#### What to produce:
Transcribe, exactly as they appear, the line that contains "Keep writing the", the line that contains "CLEAR = 0.002", and every line in between, and nothing else.

#### Recorded information:

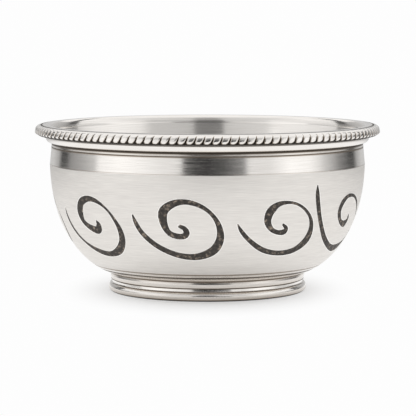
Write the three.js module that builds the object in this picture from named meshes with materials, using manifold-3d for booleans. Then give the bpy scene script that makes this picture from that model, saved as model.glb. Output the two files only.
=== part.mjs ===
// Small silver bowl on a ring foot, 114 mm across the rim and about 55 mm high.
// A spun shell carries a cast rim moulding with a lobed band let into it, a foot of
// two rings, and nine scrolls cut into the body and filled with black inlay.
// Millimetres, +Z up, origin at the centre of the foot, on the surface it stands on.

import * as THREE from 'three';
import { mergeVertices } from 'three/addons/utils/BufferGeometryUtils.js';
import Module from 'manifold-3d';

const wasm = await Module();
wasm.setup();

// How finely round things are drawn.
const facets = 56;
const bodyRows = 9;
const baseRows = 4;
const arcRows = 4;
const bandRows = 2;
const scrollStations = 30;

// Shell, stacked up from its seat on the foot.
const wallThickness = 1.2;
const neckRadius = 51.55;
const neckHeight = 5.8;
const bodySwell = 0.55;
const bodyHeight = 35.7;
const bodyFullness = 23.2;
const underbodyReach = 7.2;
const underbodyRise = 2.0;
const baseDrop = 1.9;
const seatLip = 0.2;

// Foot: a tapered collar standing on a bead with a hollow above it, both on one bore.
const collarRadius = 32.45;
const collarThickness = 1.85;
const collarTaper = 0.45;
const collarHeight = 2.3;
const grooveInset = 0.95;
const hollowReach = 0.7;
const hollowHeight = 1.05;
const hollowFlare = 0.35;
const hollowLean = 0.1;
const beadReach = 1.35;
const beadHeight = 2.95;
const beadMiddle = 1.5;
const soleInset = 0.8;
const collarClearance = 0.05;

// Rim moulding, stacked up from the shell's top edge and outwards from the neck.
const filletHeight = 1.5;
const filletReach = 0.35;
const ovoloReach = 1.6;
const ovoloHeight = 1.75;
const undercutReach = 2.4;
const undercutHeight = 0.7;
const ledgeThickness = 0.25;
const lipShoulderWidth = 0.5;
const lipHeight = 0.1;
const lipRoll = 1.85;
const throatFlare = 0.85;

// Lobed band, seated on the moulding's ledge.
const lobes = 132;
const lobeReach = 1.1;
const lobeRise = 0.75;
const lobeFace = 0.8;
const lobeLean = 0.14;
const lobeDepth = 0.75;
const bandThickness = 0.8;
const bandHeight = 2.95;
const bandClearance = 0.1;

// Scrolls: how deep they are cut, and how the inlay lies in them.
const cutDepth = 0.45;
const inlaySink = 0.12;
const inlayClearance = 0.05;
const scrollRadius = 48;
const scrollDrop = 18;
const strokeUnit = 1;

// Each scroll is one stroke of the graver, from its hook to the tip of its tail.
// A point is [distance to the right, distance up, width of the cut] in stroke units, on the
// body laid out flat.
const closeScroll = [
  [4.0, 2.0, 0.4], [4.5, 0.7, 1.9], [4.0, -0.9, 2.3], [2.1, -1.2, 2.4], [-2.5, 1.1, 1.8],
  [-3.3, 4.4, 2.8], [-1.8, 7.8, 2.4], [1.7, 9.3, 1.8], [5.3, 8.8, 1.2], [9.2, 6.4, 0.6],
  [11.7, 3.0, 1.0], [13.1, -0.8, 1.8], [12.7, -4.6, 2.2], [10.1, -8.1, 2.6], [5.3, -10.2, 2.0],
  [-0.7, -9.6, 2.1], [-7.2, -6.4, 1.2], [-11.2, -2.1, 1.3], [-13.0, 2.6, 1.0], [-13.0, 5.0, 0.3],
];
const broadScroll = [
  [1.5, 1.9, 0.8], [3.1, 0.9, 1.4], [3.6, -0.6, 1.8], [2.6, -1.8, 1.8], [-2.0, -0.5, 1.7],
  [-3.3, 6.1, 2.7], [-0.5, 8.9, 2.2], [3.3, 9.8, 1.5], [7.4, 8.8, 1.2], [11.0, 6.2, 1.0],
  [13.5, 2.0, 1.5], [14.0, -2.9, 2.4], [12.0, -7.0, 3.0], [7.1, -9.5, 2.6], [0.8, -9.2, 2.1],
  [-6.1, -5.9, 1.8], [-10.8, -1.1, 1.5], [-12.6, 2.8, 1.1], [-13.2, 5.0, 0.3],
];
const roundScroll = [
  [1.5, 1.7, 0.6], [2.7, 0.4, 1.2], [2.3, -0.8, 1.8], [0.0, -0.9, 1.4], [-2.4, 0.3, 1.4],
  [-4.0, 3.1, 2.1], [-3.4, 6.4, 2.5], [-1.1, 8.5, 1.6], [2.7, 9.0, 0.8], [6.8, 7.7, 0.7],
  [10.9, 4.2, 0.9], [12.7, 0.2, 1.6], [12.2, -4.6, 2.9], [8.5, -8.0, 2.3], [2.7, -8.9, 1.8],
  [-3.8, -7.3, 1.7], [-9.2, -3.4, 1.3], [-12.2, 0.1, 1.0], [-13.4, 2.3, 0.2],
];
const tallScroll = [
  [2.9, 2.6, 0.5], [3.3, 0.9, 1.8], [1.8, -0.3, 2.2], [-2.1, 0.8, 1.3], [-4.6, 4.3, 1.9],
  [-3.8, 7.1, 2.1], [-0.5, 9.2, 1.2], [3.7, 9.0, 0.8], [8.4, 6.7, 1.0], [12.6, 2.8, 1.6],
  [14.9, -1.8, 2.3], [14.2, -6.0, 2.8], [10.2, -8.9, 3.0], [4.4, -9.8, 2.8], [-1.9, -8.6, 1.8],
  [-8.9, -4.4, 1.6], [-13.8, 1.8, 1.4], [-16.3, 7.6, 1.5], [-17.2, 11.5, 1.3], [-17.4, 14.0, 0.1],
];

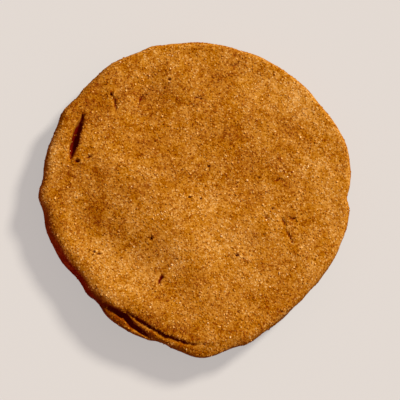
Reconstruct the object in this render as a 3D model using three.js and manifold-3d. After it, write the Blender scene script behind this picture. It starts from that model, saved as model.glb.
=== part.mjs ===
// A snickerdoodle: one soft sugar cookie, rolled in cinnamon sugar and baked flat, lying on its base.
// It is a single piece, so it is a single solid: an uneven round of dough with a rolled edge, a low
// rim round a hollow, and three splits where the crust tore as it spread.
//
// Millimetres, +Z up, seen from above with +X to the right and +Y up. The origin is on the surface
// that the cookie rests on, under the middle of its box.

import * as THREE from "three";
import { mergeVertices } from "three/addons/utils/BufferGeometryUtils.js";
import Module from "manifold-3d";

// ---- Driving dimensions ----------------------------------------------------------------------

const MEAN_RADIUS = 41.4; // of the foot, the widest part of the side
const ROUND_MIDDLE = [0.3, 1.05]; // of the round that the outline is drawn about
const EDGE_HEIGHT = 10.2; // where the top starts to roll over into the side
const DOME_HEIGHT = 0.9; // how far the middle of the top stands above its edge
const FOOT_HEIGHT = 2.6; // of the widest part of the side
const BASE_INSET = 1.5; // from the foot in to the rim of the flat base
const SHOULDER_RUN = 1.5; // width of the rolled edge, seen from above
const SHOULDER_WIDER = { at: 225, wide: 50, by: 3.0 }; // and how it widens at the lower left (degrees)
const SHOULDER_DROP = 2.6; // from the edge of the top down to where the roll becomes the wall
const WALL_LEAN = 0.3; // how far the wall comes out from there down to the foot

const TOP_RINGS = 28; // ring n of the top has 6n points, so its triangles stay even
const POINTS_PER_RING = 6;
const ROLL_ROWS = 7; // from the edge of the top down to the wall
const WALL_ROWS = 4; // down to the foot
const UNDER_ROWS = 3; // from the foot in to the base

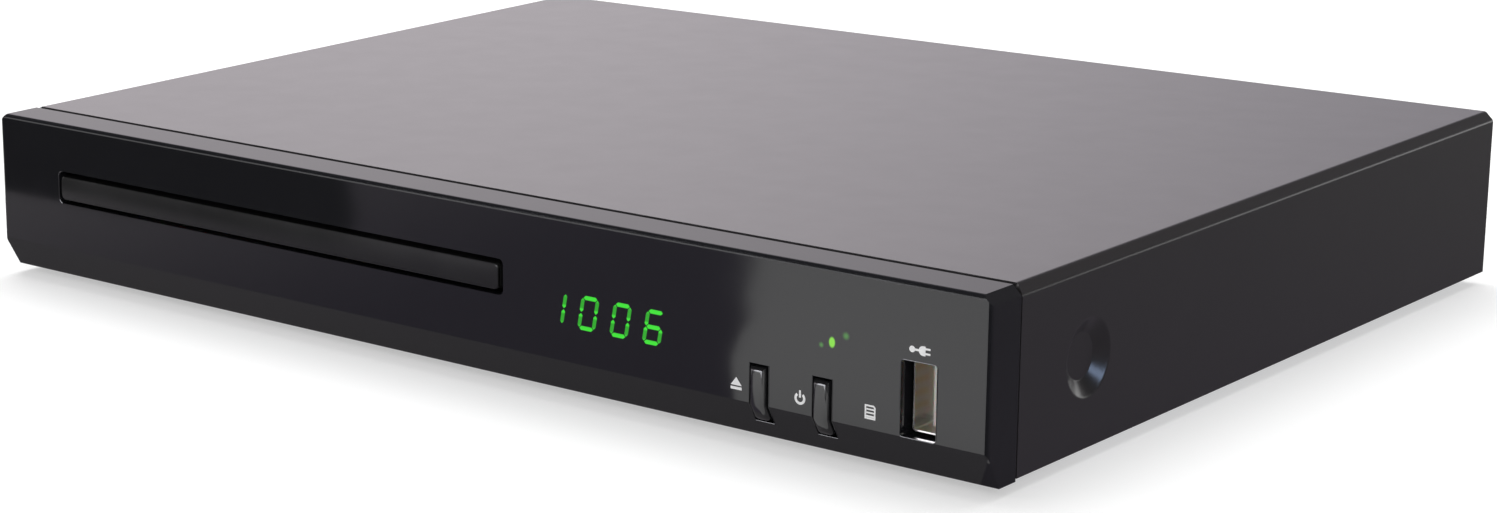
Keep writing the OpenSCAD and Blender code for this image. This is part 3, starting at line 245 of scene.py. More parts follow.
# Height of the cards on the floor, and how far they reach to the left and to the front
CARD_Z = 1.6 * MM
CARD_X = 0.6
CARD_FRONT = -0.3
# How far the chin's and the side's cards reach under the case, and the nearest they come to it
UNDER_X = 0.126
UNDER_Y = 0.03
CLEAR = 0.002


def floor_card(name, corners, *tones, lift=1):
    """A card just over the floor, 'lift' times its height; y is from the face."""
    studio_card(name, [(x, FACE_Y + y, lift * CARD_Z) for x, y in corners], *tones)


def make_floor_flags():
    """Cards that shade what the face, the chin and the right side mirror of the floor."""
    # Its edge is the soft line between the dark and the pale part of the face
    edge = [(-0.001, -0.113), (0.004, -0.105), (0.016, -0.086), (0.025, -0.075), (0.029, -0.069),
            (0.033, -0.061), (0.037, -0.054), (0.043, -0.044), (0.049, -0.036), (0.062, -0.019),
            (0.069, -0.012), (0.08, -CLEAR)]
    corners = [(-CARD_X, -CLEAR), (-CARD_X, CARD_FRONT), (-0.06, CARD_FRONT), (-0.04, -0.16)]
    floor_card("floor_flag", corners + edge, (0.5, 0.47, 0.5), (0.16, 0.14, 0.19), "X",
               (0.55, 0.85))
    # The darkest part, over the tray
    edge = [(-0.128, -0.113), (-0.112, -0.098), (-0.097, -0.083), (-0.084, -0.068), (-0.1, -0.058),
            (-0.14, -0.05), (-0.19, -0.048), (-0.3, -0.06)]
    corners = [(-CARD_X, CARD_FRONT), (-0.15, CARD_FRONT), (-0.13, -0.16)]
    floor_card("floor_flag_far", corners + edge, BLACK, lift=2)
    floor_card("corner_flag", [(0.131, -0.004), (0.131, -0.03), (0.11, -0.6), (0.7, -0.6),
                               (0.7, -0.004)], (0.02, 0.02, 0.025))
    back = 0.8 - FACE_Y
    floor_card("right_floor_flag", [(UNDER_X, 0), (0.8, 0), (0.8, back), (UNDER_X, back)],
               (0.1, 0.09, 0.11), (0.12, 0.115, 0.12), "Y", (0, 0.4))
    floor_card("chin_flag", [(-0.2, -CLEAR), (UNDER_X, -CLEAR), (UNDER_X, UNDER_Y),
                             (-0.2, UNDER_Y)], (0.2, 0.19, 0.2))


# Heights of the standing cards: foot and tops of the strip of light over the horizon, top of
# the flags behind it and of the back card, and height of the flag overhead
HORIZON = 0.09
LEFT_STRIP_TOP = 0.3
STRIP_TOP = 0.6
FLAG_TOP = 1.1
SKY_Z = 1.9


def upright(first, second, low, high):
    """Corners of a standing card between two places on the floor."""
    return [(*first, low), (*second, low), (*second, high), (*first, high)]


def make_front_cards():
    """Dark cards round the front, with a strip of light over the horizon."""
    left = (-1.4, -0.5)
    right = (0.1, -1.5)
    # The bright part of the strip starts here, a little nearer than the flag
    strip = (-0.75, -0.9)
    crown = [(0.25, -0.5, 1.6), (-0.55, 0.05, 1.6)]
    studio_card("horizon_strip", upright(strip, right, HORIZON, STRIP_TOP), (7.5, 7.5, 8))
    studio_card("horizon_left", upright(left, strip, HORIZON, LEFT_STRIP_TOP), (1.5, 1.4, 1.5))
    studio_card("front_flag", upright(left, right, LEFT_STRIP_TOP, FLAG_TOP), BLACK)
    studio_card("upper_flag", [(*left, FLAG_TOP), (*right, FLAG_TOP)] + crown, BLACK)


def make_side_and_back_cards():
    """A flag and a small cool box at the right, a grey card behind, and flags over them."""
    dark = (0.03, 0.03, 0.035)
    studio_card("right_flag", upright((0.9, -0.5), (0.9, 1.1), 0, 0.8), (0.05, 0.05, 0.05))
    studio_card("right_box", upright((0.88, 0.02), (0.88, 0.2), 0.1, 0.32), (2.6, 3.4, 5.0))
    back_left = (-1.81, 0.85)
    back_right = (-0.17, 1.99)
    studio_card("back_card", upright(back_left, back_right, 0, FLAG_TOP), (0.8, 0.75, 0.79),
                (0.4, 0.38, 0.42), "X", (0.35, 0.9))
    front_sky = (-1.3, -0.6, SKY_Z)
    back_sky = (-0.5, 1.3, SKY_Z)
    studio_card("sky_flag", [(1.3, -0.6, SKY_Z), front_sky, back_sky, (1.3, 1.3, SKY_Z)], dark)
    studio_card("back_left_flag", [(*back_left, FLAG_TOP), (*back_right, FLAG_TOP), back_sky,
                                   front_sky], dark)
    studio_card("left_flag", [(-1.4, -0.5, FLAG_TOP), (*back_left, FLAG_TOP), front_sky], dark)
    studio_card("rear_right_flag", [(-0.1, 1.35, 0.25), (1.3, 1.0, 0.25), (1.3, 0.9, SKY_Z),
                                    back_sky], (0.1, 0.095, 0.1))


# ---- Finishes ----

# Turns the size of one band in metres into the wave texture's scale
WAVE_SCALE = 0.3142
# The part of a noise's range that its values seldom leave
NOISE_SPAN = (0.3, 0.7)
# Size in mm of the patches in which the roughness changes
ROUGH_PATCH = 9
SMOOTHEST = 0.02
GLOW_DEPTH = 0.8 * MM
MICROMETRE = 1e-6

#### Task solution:
Keep writing the OpenSCAD and Blender code for this image. This is part 3, starting at line 245 of scene.py. More parts follow.
# Height of the cards on the floor, and how far they reach to the left and to the front
CARD_Z = 1.6 * MM
CARD_X = 0.6
CARD_FRONT = -0.3
# How far the chin's and the side's cards reach under the case, and the nearest they come to it
UNDER_X = 0.126
UNDER_Y = 0.03
CLEAR = 0.002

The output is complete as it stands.